Certes, les frères Guérini sont mis aujourd’hui devant leurs responsabilités et l’addition de leurs infractions présumées. Mais douze ans après la commission des faits, n’est-il pas trop tard pour les incriminer ? Il a fallu en effet des années d’instruction par le juge Charles Duchaine, puis trois années de non-instruction par le juge Christine Saunier-Ruellan, puis une reprise du dossier par un magistrat moins politisé, surnommé « la Rolls de l’instruction » : Fabrice Naudé, pour que l’affaire suive enfin son cours normal et s’achève à la barre du tribunal. Ce long feuilleton ne doit pas leurrer les braves citoyens : s’ils sont condamnés, les frères Guérini et leur camarilla d’avocats spécialisés feront appel, si en appel l’arrêt rendu n’a toujours pas mitigé leurs peines, ils iront jusqu’en Cassation et cette affaire va donc encore traîner dix bonnes années sans la moindre issue judiciaire.

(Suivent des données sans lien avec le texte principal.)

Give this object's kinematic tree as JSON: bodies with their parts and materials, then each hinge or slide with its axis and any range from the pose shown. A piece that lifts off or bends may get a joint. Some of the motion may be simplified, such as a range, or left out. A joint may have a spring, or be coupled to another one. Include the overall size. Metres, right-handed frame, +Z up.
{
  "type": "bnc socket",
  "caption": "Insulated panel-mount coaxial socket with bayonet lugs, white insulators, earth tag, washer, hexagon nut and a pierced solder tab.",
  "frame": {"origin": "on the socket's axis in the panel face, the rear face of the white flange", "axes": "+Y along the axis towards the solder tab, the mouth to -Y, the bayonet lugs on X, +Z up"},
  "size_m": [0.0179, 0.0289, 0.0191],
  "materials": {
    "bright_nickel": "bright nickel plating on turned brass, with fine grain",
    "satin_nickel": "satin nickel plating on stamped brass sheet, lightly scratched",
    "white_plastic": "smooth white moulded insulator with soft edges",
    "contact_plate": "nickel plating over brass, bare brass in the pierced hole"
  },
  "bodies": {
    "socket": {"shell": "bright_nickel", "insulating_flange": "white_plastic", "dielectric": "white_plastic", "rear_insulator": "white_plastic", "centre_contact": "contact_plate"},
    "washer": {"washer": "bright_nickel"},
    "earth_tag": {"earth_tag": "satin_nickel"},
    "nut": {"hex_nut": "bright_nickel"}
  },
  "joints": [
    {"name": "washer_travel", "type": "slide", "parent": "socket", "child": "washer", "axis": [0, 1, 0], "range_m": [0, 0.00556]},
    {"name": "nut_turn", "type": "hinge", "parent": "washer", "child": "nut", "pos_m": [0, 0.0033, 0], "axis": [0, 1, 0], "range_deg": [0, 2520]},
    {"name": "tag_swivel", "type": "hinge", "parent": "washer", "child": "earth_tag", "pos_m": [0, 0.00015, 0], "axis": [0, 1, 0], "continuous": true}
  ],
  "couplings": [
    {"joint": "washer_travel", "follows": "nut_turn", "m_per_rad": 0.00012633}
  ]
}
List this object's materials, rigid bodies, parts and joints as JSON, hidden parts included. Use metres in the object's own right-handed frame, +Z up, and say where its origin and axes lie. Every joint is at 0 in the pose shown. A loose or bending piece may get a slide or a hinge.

Tout ça pour ça ? Pas vraiment. Les apprentis fraudeurs de marchés publics ou ceux qui veulent s’approprier à leur seul profit une institution y réfléchiront désormais à deux fois : la vertu pédagogique du magistral réquisitoire de mercredi fera probablement sentir ses effets à l’avenir. Et il faut espérer que les « pratiques courantes » du Parti socialiste à Marseille durant plusieurs décennies cesseront à tout jamais.